(Records with modeling code)
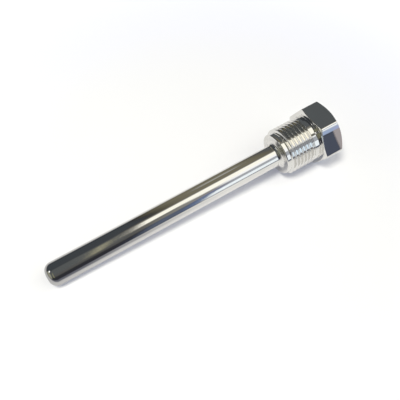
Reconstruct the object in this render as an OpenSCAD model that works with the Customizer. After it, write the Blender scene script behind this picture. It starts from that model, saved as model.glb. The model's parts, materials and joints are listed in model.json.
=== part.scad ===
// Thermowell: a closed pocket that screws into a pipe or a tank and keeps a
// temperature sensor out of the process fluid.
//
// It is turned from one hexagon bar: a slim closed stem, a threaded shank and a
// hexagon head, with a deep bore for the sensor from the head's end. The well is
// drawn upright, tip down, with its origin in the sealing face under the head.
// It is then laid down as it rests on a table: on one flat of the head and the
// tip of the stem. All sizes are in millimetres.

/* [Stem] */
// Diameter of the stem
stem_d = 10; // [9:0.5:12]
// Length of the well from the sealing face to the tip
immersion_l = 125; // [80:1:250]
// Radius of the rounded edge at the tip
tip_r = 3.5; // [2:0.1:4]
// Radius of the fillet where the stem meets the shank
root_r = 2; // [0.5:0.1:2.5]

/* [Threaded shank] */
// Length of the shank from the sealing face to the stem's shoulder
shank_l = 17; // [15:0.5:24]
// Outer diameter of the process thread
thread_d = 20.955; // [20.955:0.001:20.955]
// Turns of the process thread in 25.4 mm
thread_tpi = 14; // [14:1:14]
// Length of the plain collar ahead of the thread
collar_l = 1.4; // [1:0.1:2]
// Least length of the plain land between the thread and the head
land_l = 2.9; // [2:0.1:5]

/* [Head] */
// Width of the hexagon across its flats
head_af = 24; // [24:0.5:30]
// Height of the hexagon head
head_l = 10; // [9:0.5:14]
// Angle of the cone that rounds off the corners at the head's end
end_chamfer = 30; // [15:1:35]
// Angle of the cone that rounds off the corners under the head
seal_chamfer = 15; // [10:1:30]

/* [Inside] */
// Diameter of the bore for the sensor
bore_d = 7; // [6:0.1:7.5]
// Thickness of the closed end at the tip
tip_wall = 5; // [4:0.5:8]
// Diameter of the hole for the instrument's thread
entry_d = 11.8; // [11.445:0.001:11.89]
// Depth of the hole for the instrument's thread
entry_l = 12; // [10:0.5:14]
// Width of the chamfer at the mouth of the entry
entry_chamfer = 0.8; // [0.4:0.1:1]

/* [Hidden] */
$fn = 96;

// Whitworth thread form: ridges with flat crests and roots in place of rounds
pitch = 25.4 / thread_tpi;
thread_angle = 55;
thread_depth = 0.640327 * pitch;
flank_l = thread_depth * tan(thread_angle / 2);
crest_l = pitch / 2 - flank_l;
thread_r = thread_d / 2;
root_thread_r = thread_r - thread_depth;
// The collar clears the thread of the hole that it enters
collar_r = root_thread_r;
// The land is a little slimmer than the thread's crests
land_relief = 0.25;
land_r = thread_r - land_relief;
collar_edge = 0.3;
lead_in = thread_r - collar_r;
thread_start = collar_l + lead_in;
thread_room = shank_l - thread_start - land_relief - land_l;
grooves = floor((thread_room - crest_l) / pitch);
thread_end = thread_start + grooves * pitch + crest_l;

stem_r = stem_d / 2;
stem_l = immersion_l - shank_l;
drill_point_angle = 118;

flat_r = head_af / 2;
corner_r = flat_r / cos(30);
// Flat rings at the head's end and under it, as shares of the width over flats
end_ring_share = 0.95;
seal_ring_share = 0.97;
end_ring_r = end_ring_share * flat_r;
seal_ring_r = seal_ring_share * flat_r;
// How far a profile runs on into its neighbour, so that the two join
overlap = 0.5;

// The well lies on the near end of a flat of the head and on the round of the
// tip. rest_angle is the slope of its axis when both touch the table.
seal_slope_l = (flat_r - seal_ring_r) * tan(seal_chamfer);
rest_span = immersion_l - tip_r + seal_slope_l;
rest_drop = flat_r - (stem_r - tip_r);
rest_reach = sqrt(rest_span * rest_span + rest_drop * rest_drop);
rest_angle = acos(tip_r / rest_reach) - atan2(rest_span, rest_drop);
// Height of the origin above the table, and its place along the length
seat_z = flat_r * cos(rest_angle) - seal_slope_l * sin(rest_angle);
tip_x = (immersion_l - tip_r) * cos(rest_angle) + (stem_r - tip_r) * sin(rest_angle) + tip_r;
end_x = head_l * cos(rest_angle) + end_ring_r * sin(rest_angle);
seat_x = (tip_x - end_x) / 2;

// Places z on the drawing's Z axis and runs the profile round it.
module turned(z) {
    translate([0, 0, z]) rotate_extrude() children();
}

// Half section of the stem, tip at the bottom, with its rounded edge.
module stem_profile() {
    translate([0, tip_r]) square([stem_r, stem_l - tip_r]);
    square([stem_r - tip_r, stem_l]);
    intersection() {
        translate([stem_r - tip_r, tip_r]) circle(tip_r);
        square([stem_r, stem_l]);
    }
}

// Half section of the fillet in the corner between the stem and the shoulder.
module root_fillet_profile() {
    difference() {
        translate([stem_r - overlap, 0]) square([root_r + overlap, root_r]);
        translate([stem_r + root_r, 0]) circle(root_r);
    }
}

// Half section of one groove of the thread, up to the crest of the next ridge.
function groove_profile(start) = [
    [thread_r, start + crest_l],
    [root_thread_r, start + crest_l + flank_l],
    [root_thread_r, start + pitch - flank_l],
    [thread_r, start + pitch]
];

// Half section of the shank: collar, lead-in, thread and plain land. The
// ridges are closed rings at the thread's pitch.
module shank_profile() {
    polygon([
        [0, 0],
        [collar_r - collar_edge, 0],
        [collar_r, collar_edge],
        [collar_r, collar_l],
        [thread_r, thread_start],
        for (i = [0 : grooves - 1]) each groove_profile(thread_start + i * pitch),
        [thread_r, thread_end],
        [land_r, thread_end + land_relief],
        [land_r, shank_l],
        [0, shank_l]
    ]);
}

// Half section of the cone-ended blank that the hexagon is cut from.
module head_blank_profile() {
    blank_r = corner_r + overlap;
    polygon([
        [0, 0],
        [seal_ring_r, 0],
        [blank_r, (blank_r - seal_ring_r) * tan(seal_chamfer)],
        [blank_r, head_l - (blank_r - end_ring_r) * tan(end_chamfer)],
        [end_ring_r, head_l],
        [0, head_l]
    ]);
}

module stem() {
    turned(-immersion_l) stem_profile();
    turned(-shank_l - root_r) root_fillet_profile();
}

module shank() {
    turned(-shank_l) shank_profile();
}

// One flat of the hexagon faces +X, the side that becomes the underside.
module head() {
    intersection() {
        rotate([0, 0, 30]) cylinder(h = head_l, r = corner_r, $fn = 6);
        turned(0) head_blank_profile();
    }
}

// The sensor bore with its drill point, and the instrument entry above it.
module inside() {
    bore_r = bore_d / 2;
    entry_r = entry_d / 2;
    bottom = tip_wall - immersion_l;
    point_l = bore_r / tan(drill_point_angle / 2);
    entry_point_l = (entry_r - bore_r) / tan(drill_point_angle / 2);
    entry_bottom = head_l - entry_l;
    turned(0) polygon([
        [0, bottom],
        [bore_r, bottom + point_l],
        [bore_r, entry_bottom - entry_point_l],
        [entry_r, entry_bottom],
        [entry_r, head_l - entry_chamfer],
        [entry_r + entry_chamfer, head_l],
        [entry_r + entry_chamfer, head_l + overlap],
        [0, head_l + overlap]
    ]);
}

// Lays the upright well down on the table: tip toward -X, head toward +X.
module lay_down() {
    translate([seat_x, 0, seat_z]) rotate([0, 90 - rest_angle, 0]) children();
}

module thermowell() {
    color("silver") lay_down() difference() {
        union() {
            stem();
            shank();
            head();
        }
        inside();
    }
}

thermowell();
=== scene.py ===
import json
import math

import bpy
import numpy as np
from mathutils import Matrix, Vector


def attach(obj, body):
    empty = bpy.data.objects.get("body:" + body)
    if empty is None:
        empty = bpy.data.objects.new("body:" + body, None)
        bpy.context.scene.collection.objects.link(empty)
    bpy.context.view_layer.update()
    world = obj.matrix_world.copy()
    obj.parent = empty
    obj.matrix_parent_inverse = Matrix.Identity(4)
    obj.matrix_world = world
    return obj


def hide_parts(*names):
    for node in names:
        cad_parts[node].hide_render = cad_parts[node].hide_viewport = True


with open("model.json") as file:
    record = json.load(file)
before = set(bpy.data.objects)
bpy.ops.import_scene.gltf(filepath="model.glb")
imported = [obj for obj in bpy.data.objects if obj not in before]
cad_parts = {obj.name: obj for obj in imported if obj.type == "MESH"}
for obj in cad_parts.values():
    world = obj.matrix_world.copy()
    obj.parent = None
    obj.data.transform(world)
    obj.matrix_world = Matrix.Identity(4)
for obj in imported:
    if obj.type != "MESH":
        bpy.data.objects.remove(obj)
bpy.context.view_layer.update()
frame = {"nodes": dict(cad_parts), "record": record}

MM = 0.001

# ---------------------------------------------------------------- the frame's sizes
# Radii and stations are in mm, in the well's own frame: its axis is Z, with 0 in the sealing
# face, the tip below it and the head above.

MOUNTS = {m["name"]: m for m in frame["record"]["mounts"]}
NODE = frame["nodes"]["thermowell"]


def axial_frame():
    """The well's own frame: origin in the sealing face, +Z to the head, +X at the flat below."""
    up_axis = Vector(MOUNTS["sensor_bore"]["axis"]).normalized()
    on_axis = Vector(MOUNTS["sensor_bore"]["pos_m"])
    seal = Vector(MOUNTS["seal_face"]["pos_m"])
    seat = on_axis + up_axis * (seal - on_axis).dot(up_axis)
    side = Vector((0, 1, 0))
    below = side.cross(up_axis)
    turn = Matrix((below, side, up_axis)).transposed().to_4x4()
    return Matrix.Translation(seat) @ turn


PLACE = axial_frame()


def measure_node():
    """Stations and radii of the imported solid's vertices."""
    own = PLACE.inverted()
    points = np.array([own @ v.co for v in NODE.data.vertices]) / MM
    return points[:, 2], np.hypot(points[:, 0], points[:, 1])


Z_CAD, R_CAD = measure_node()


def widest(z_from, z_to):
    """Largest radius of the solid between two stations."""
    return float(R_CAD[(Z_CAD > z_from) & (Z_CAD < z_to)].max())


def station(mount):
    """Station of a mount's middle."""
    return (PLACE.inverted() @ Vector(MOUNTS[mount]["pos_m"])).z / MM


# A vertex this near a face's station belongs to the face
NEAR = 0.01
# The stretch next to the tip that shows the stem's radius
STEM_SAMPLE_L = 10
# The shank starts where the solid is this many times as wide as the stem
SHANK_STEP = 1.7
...
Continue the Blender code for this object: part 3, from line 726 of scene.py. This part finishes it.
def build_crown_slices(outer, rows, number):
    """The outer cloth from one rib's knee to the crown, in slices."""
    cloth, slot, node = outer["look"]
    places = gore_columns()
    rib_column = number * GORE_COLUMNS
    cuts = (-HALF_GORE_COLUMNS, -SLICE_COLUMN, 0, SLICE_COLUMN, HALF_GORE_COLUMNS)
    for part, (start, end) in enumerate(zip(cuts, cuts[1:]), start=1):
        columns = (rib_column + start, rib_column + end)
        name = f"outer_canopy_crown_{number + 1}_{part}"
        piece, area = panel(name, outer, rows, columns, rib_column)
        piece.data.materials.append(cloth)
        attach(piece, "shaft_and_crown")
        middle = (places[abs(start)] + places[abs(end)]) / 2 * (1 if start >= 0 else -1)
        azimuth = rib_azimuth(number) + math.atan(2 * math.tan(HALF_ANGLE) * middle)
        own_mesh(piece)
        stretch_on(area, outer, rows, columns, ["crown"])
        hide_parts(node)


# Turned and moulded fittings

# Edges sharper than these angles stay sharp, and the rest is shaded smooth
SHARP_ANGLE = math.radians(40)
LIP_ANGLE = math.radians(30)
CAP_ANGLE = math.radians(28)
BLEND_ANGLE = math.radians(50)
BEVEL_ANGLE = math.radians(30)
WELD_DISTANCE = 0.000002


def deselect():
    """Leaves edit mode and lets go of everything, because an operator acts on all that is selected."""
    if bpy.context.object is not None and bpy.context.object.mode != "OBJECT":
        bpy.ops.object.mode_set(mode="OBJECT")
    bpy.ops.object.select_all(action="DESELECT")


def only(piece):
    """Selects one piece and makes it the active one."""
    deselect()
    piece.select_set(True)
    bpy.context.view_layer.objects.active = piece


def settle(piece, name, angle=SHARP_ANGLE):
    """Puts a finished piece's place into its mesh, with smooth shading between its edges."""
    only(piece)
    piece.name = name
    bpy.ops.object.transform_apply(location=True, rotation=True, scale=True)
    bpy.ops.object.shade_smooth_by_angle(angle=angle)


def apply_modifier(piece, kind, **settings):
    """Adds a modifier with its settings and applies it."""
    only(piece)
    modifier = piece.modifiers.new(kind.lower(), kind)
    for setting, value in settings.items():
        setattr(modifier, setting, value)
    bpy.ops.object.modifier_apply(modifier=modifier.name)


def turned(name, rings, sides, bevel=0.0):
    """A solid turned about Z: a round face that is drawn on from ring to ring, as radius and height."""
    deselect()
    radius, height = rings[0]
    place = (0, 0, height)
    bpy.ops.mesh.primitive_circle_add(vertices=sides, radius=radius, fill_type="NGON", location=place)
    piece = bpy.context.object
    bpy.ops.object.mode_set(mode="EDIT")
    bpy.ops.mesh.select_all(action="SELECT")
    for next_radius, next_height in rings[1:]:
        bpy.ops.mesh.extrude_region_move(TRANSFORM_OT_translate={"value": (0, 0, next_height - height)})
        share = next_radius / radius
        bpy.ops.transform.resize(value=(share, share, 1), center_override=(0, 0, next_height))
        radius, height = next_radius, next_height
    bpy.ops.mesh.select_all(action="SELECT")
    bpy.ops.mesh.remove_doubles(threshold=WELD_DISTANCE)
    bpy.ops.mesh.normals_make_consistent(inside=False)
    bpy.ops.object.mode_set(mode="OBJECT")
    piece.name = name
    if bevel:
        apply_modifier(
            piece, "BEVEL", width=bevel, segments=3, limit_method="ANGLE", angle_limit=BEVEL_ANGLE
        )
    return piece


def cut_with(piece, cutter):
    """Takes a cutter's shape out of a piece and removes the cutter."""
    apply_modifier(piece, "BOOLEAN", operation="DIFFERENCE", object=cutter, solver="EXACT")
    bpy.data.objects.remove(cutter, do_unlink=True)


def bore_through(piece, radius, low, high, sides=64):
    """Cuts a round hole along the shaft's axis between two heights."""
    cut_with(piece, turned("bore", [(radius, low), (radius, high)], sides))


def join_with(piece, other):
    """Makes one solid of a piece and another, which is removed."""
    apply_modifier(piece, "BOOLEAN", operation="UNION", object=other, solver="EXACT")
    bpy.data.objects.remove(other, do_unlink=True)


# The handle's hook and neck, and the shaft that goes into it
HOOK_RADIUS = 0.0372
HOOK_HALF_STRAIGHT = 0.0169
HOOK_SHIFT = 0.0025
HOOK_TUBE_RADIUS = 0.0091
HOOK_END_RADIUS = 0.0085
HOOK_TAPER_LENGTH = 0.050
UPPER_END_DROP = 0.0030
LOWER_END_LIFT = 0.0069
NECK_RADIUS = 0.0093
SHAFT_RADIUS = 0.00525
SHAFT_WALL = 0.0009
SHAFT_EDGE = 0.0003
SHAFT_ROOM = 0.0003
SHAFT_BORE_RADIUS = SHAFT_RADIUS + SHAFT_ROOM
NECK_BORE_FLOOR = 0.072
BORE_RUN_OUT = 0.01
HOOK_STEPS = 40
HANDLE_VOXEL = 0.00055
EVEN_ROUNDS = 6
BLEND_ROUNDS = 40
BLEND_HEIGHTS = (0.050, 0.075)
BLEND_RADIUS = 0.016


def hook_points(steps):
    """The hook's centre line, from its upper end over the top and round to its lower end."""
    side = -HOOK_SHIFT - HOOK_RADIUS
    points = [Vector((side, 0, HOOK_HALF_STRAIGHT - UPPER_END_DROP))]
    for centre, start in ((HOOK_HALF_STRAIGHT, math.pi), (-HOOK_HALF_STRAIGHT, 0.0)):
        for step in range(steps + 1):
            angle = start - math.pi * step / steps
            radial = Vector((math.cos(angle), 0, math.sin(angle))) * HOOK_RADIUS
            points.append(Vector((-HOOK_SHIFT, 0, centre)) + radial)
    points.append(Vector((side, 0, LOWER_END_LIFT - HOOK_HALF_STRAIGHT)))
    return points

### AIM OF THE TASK
Repeat exactly the lines from the one that contains "Reconstruct the object" through the one that contains "root_r = 2; // [0.5:0.1:2.5]", and only those.

### THE RESULT
Reconstruct the object in this render as an OpenSCAD model that works with the Customizer. After it, write the Blender scene script behind this picture. It starts from that model, saved as model.glb. The model's parts, materials and joints are listed in model.json.
=== part.scad ===
// Thermowell: a closed pocket that screws into a pipe or a tank and keeps a
// temperature sensor out of the process fluid.
//
// It is turned from one hexagon bar: a slim closed stem, a threaded shank and a
// hexagon head, with a deep bore for the sensor from the head's end. The well is
// drawn upright, tip down, with its origin in the sealing face under the head.
// It is then laid down as it rests on a table: on one flat of the head and the
// tip of the stem. All sizes are in millimetres.

/* [Stem] */
// Diameter of the stem
stem_d = 10; // [9:0.5:12]
// Length of the well from the sealing face to the tip
immersion_l = 125; // [80:1:250]
// Radius of the rounded edge at the tip
tip_r = 3.5; // [2:0.1:4]
// Radius of the fillet where the stem meets the shank
root_r = 2; // [0.5:0.1:2.5]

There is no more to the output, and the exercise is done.